8.1 Bestemmingsomschrijving
De voor 'detailhandel' aangewezen gronden zijn bestemd voor:
a. gebouwen ten behoeve van detailhandel;
b. bedrijfswoning op de verdieping;
waarbij ter plaatse van de aanduiding ‘karakteristiek’ de instandhouding van de bestaande karakteristieke hoofdvorm wordt nagestreefd;
met daaraan ondergeschikt:
c. nutsvoorzieningen;
d. groenvoorzieningen;
e. paden;
f. water;
met daarbij behorende:
g. parkeervoorzieningen;
h. tuinen, erven en terreinen;
i. overige bouwwerken, geen gebouwen en geen overkappingen zijnde.
Onder deze bestemming wordt mede begrepen de handel in oldtimers en tweedehands personenauto’s.
8.2 Bouwregels
a.
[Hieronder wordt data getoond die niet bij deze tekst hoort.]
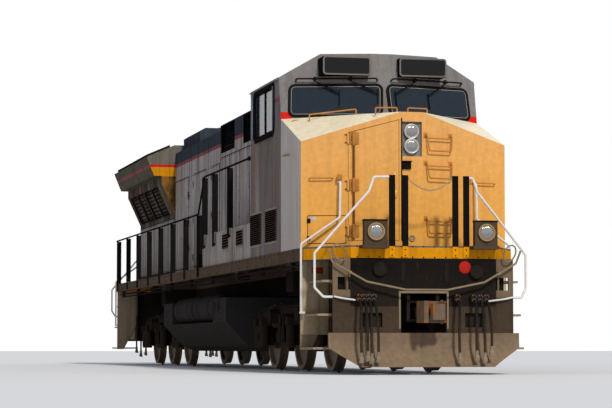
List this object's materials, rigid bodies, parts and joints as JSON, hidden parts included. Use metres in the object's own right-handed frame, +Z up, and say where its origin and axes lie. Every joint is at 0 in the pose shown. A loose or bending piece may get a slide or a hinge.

Voor het bouwen van gebouwen gelden de volgende regels:
1. de gebouwen dienen binnen een bouwvlak te worden gebouwd;
2. het aantal bedrijfswoningen per bouwperceel bedraagt niet meer dan één;
3. de goothoogte van gebouwen bedraagt niet meer dan 3 m, dan wel niet meer dan de goothoogte van het bestaande gebouw indien deze meer bedraagt;
4. de bouwhoogte van gebouwen bedraagt niet meer dan 8 m, dan wel niet meer dan de bouwhoogte van het bestaande gebouw indien deze meer bedraagt;
5. de dakhelling van gebouwen zal ten minste 40° bedragen, dan wel de bestaande dakhelling, indien deze minder bedraagt.
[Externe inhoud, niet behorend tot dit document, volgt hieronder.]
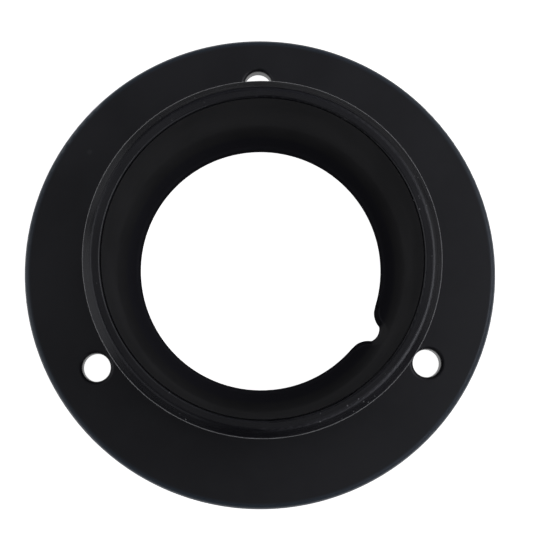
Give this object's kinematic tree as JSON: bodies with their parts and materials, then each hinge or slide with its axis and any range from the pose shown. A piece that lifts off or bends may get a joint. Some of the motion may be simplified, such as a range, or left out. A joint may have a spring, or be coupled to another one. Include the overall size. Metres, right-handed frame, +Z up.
{
  "type": "food waste disposer mounting collar",
  "caption": "Black flanged mounting collar of a sink food waste disposer: bolt-down flange, bevelled clamp lip and rubber-lined throat with a key notch.",
  "frame": {"origin": "centre of the gasket's underside, the face that the collar stands on", "axes": "+Z up along the throat's axis, from the bolted flange to the clamp lip; +Y through the middle of one bolt hole; the key notch is at 330 degrees about +Z, in line with another"},
  "size_m": [0.1786, 0.1786, 0.053],
  "materials": {
    "anodised_flange": "satin black anodised",
    "anodised_collar": "satin black anodised, finely turned",
    "moulded_rubber": "smooth moulded black rubber",
    "seal_rubber": "black seal rubber",
    "gasket_rubber": "matt black sheet rubber",
    "zinc_steel": "bright zinc plated",
    "spring_steel": "dark phosphated spring steel"
  },
  "bodies": {
    "root": {"mounting_flange": "anodised_flange", "clamp_collar": "anodised_collar", "throat_liner": "moulded_rubber", "liner_core_ring": "zinc_steel", "liner_retaining_ring": "spring_steel", "collar_screws": "zinc_steel", "collar_o_ring": "seal_rubber", "flange_gasket": "gasket_rubber"}
  },
  "joints": []
}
b. Voor het bouwen van bijgebouwen gelden de volgende regels:
1. de bijgebouwen dienen binnen een bouwvlak achter het hoofdgebouw ter plaatse van de aanduiding ‘karakteristiek’ te worden gebouwd;
2. de goothoogte van bijgebouwen zal ten hoogste 3 m bedragen, dan wel niet meer dan de goothoogte van het bestaande gebouw indien deze meer bedraagt;
3. de bouwhoogte van bijgebouwen zal ten hoogste 6 m bedragen, dan wel niet meer dan de bouwhoogte van het bestaande bijgebouw indien deze meer bedraagt;
4. maximaal 50% van het onder 1 aangegeven bouwvlak mag worden bebouwd met bijgebouwen.
c. Voor het bouwen van bouwwerken, geen gebouwen en geen overkappingen zijnde, gelden de volgende regels:
1. de bouwhoogte van erf- en terreinafscheidingen bedraagt voor de voorgevel ten hoogste 1 m en achter de naar de weg gekeerde gevel(s) van de bedrijfswoning ten hoogste 2 m;
2. de bouwhoogte van overige bouwwerken, geen gebouwen en geen overkappingen zijnde, zal ten hoogste 5 m bedragen.
8.3 Nadere eisen
Burgemeester en wethouders kunnen ten behoeve van:
- een goede woonsituatie;
- de milieusituatie;
- de sociale veiligheid;
- de verkeersveiligheid;
- de gebruiksmogelijkheden van de aangrenzende gronden;
nadere eisen stellen aan de plaats en de afmetingen van de bebouwing.
8.4 Wijzigingsbevoegdheid
Burgemeester en wethouders kunnen, mits geen onevenredige afbreuk wordt gedaan aan:
- de milieusituatie;
- het straat- en bebouwingsbeeld;
- de woonsituatie;
- de verkeersveiligheid;
- de gebruiksmogelijkheden van de aangrenzende gronden;
het plan wijzigen in die zin dat:
a. de aanduiding 'karakteristiek' wordt aangebracht, indien:
- door verbeteringswerkzaamheden, dan wel veranderende inzichten een niet als karakteristiek aangeduid gebouw (weer) karakteristiek wordt;
b. de aanduiding 'karakteristiek' wordt verwijderd, indien:
1. de karakteristieke hoofdvorm niet langer aanwezig is en niet zonder ingrijpende wijzigingen aan het gebouw kan worden hersteld;
2. de karakteristieke hoofdvorm in zijn geheel redelijkerwijs niet te handhaven is in relatie tot de functie die het gebouw moet of uitsluitend nog kan vervullen.